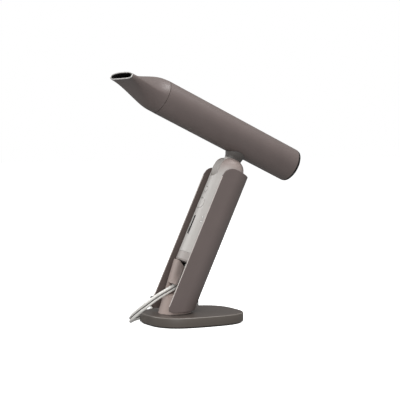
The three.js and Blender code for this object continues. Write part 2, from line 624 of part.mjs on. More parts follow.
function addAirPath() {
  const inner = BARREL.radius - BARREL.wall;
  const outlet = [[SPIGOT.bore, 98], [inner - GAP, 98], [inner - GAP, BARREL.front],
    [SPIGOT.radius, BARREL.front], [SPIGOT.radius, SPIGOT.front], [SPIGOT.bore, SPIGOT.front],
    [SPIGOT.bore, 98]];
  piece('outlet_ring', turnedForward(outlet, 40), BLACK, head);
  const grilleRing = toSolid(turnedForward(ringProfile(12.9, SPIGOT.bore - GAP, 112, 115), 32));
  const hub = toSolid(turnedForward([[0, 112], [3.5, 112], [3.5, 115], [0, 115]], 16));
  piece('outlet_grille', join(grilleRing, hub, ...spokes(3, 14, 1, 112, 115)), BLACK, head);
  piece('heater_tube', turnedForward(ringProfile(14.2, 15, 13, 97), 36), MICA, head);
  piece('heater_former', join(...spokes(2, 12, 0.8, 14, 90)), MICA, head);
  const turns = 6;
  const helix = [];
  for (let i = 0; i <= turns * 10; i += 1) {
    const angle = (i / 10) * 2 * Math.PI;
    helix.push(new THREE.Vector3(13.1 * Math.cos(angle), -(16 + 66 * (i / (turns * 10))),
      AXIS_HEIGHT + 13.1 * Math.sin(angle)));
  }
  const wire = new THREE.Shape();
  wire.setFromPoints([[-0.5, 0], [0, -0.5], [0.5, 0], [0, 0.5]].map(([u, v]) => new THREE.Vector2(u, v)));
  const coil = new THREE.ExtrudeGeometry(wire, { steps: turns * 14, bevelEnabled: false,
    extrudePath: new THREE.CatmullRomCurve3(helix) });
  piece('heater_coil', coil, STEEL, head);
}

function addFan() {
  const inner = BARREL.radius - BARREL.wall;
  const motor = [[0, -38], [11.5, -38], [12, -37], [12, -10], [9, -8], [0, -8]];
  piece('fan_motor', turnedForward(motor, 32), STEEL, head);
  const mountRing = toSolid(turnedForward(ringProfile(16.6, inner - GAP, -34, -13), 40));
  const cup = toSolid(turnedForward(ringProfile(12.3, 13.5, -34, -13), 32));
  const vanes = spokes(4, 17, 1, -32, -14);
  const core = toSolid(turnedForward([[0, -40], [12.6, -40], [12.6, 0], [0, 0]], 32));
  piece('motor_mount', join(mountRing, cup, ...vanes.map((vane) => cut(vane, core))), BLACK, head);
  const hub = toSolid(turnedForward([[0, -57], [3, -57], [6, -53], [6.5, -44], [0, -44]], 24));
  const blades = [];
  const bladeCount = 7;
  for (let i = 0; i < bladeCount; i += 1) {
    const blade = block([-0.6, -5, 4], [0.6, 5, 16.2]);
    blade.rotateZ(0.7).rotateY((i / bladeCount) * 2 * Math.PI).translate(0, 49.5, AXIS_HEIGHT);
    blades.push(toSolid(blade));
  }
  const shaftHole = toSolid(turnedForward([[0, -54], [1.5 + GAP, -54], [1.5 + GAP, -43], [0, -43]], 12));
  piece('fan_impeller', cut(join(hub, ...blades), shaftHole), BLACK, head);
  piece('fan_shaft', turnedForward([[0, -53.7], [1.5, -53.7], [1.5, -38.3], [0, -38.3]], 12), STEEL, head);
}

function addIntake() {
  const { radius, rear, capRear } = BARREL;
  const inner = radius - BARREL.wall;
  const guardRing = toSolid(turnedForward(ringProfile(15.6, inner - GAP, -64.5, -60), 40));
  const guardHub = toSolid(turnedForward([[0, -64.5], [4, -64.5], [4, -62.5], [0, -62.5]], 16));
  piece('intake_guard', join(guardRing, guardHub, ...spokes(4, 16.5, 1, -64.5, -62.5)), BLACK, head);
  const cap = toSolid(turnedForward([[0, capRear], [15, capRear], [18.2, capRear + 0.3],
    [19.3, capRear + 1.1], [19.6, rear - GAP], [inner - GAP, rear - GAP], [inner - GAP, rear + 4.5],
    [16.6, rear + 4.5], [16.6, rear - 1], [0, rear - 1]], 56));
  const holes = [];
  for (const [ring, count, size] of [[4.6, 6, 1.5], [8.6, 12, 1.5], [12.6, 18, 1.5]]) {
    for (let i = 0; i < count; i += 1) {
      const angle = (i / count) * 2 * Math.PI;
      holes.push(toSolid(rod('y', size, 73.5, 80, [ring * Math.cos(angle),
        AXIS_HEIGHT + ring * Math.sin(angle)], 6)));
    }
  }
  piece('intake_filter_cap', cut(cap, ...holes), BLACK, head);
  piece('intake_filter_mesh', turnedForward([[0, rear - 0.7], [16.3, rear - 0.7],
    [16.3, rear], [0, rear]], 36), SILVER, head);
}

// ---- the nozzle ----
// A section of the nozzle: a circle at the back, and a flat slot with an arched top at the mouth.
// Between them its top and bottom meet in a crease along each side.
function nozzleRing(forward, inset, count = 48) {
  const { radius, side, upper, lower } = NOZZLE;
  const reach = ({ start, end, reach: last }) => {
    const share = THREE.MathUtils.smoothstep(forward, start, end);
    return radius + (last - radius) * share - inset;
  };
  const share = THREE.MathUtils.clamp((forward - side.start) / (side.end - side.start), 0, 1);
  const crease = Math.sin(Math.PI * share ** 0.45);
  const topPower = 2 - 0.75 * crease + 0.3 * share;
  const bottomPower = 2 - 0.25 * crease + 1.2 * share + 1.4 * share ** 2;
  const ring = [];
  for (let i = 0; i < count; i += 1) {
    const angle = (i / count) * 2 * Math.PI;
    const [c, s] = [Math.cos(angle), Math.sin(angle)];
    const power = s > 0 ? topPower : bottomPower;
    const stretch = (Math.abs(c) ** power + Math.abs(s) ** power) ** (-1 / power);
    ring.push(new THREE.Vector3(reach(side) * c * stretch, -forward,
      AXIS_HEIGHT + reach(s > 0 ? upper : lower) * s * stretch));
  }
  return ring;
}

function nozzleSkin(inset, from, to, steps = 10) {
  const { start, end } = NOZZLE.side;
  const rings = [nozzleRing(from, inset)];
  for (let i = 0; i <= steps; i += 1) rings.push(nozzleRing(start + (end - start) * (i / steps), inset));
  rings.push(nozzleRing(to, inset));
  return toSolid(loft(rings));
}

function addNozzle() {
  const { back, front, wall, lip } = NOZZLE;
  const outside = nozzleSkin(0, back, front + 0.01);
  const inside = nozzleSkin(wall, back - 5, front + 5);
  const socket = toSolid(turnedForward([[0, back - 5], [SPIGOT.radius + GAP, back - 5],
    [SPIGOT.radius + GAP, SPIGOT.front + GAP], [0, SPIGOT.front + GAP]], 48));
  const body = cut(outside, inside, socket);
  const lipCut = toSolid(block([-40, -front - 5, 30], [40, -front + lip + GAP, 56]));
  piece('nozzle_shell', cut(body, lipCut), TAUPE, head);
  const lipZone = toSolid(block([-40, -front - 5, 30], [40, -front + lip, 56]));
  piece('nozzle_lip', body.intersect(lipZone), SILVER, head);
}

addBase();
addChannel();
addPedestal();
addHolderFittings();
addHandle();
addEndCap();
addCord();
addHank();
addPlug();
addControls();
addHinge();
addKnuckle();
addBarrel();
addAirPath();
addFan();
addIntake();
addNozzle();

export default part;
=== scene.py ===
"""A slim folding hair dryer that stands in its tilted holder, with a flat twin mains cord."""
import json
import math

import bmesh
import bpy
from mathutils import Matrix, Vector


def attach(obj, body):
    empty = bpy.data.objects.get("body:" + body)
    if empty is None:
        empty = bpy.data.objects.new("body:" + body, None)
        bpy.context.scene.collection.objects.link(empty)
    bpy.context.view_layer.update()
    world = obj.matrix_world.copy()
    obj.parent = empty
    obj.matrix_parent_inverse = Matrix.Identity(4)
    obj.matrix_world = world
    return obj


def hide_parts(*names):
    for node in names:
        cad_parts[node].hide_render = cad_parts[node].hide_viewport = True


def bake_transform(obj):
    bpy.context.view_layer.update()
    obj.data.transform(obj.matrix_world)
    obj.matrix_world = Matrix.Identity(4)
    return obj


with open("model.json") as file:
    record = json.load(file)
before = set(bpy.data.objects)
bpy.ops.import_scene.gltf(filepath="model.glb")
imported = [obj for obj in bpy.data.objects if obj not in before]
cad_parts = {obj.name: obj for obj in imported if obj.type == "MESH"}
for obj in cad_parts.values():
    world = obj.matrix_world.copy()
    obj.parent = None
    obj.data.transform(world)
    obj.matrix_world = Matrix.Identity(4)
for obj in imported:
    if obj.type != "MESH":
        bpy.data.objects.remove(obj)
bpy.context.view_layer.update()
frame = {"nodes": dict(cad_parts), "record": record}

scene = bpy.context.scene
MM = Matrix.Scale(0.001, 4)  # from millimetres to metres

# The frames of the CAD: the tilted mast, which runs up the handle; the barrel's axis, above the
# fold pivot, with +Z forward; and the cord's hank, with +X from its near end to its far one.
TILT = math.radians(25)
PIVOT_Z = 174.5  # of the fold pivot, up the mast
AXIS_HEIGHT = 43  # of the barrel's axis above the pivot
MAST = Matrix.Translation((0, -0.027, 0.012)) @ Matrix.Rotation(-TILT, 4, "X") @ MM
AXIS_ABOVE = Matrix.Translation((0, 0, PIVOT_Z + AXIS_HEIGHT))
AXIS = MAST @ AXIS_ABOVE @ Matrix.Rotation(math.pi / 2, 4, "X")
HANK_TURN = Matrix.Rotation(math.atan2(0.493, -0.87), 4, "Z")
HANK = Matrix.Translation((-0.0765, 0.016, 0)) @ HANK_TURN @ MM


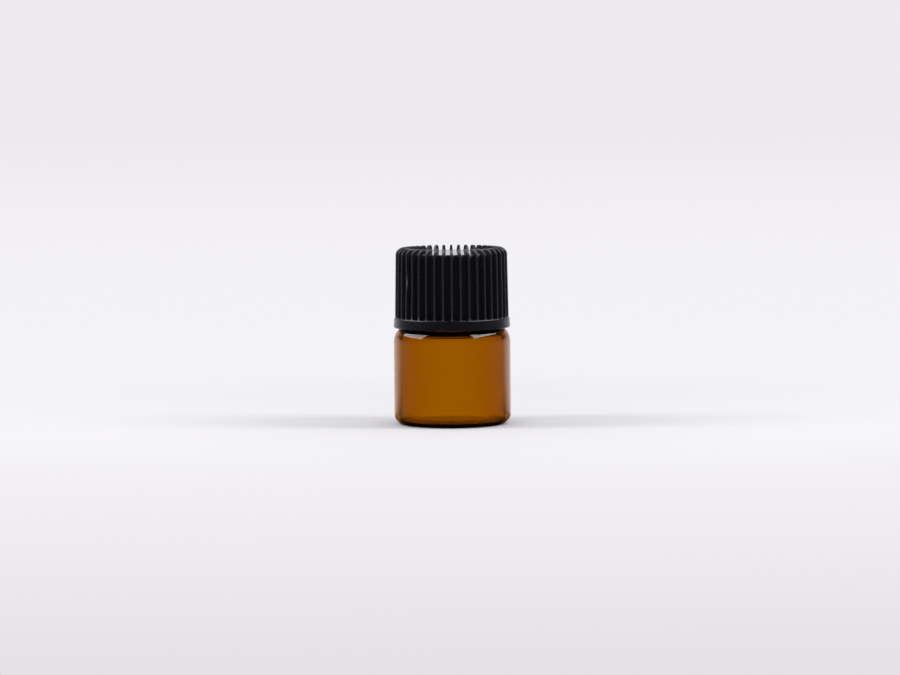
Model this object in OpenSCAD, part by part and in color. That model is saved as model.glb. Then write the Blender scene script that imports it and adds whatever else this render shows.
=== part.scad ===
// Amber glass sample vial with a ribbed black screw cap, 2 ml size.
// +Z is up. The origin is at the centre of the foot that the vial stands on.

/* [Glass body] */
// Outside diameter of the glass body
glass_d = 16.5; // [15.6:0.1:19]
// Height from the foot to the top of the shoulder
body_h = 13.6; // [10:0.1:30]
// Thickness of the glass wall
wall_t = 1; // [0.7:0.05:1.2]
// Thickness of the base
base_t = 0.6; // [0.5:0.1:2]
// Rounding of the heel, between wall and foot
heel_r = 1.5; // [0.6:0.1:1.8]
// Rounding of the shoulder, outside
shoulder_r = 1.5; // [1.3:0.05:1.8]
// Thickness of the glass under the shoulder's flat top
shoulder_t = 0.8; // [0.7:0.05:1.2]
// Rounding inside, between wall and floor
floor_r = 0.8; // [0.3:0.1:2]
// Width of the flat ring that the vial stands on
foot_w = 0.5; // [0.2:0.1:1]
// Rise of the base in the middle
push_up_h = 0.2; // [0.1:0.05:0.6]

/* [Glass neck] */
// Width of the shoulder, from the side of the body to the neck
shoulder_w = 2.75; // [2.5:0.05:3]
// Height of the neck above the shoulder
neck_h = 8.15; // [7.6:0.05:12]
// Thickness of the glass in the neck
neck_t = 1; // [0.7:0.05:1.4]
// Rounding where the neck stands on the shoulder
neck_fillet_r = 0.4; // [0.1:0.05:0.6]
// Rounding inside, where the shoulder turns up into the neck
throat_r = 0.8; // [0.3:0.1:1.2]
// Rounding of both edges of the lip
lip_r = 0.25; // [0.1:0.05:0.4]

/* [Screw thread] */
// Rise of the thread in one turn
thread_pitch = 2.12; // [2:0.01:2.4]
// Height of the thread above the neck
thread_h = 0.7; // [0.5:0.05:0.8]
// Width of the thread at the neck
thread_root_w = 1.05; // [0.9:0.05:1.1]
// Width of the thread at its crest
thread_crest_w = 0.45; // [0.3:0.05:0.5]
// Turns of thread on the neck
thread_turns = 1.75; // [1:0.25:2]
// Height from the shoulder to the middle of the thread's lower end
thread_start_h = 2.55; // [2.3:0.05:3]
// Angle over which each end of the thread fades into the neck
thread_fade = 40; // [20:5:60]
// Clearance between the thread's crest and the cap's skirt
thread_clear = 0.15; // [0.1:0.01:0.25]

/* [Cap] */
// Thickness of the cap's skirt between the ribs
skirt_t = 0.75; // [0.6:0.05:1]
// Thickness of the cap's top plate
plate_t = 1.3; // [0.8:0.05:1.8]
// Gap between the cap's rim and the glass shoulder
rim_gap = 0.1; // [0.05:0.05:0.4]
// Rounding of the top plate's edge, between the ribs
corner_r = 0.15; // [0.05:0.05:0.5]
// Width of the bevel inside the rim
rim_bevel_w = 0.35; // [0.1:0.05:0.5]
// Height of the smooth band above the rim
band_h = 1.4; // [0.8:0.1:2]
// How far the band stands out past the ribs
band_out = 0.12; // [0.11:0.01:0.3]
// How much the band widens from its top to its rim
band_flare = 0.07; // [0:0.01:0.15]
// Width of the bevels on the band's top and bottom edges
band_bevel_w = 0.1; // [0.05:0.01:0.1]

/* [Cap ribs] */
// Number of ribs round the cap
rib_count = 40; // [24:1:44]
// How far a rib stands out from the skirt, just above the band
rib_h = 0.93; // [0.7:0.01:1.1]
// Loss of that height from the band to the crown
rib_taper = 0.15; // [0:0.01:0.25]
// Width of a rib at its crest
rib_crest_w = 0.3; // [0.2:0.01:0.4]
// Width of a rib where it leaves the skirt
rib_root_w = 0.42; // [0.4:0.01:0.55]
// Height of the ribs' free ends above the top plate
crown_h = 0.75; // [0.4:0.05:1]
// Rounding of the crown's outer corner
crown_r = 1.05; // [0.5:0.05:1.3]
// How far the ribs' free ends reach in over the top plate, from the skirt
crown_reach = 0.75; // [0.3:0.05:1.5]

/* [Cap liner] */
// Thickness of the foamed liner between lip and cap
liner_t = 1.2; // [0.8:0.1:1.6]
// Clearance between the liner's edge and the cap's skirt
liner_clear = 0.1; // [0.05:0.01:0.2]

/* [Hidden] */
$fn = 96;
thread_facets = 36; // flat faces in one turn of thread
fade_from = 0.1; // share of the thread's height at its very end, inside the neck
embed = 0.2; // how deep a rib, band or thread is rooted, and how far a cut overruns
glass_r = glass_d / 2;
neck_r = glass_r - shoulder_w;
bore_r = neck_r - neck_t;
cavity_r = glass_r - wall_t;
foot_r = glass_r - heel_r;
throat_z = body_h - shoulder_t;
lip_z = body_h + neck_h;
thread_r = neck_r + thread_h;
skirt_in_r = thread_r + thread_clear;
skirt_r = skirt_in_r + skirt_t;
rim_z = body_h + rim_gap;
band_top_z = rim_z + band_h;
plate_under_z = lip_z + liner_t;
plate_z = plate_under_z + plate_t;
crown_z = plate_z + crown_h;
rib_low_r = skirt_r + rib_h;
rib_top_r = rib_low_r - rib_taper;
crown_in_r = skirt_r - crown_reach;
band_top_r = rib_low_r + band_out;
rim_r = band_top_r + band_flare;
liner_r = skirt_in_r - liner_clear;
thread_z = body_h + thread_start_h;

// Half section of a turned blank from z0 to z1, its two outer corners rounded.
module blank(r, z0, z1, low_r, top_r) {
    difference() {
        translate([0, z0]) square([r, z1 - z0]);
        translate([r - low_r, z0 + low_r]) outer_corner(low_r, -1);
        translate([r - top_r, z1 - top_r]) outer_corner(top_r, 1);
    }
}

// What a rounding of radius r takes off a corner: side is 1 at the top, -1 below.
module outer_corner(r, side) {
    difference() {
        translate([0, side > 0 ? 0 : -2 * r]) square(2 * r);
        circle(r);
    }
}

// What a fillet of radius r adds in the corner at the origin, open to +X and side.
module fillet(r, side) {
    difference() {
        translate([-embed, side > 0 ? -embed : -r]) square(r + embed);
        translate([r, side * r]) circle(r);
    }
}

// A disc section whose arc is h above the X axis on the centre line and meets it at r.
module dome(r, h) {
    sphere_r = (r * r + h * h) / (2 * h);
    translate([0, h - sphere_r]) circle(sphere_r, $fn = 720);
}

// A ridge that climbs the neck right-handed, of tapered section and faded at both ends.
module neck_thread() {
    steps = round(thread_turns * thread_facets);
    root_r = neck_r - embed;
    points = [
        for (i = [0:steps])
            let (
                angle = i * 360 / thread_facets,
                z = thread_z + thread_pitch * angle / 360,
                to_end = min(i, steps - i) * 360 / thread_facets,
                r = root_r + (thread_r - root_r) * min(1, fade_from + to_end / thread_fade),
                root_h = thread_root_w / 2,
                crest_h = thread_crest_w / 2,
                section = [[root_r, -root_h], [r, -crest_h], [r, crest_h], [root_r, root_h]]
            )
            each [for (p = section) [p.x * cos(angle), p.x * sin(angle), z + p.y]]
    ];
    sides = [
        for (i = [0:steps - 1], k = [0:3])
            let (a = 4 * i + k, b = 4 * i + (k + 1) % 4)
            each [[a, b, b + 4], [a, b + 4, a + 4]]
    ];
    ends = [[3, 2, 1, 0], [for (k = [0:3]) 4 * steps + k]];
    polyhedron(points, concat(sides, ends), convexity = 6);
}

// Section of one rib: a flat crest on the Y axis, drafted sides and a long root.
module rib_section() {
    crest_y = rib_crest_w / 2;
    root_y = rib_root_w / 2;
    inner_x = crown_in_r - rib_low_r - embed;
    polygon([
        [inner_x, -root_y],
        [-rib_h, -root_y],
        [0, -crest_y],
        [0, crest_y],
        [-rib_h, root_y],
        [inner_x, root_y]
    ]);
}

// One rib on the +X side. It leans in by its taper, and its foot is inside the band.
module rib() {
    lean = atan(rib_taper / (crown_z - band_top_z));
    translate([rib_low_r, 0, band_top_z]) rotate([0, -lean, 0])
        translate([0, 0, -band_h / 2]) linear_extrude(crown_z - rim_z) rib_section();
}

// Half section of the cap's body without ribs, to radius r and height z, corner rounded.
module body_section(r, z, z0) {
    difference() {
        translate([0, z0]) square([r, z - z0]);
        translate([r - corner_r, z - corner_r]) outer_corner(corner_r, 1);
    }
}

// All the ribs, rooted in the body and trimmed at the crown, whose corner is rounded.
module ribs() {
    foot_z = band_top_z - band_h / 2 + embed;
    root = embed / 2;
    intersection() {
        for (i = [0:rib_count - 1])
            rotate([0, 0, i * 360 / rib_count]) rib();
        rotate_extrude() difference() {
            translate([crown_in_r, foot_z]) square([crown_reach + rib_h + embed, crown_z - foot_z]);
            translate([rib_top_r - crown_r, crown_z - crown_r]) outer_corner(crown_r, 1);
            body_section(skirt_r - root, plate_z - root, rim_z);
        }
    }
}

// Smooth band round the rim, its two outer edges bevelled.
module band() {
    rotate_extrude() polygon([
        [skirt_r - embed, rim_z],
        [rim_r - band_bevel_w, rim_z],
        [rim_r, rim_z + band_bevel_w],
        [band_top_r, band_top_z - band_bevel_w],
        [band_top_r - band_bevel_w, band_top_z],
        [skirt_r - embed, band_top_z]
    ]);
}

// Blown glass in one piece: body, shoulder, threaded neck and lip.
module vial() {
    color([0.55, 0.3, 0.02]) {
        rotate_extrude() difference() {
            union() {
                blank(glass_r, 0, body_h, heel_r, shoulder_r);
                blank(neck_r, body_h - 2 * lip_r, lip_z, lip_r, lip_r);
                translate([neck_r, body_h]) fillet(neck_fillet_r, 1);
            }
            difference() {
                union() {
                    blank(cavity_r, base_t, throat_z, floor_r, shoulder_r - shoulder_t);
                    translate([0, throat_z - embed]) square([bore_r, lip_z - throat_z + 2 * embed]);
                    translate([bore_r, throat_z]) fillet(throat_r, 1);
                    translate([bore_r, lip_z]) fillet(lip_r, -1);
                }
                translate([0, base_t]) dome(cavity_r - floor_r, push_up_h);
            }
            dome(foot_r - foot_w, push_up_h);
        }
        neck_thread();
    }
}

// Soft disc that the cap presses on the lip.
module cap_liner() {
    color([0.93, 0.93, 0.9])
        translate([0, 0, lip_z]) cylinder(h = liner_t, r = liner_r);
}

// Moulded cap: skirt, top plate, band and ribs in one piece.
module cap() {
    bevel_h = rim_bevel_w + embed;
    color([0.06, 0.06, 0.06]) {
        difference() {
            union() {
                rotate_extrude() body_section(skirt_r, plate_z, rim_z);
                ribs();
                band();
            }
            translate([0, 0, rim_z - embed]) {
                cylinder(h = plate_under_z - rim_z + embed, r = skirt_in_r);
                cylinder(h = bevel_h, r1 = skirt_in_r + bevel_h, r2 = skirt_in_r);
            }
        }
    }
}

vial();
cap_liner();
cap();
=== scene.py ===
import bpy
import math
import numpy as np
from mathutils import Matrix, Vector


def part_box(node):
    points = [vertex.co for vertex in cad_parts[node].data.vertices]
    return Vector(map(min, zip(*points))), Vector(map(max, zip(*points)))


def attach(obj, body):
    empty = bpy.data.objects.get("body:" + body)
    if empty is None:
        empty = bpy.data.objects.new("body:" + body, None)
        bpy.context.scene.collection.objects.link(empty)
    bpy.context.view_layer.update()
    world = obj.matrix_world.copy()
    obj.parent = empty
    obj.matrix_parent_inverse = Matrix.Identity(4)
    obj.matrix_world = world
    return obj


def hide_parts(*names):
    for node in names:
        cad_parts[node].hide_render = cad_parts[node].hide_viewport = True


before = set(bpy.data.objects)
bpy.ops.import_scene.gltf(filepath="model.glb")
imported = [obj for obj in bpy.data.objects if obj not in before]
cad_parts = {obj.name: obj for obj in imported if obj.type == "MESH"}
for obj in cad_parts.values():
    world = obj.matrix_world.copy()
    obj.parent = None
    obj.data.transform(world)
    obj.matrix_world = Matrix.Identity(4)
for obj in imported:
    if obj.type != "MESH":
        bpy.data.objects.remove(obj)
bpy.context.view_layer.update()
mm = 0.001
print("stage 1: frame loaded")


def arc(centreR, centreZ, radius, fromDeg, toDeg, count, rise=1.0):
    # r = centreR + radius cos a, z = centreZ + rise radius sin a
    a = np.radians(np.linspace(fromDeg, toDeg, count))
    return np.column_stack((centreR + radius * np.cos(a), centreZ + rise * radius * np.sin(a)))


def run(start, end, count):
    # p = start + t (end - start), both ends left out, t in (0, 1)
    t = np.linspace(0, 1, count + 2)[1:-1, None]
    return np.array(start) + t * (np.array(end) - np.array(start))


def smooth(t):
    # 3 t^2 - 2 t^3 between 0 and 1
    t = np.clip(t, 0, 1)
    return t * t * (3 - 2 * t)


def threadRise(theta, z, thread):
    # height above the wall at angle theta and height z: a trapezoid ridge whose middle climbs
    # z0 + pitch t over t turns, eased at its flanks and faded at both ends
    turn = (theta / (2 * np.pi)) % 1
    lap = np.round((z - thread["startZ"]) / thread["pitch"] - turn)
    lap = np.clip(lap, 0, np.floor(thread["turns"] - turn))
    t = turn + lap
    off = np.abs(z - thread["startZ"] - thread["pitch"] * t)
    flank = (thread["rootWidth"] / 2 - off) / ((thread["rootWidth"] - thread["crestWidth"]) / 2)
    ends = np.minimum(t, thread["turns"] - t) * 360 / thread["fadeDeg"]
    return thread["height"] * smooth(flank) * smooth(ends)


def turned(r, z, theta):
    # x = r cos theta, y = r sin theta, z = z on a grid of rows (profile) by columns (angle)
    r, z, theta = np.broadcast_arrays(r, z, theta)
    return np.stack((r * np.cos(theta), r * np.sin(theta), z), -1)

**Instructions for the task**
Only the lines from the one containing "Model this object" to the one containing "push_up_h = 0.2; // [0.1:0.05:0.6]" are to be printed, both ends included, exactly as written.

**Reply**
Model this object in OpenSCAD, part by part and in color. That model is saved as model.glb. Then write the Blender scene script that imports it and adds whatever else this render shows.
=== part.scad ===
// Amber glass sample vial with a ribbed black screw cap, 2 ml size.
// +Z is up. The origin is at the centre of the foot that the vial stands on.

/* [Glass body] */
// Outside diameter of the glass body
glass_d = 16.5; // [15.6:0.1:19]
// Height from the foot to the top of the shoulder
body_h = 13.6; // [10:0.1:30]
// Thickness of the glass wall
wall_t = 1; // [0.7:0.05:1.2]
// Thickness of the base
base_t = 0.6; // [0.5:0.1:2]
// Rounding of the heel, between wall and foot
heel_r = 1.5; // [0.6:0.1:1.8]
// Rounding of the shoulder, outside
shoulder_r = 1.5; // [1.3:0.05:1.8]
// Thickness of the glass under the shoulder's flat top
shoulder_t = 0.8; // [0.7:0.05:1.2]
// Rounding inside, between wall and floor
floor_r = 0.8; // [0.3:0.1:2]
// Width of the flat ring that the vial stands on
foot_w = 0.5; // [0.2:0.1:1]
// Rise of the base in the middle
push_up_h = 0.2; // [0.1:0.05:0.6]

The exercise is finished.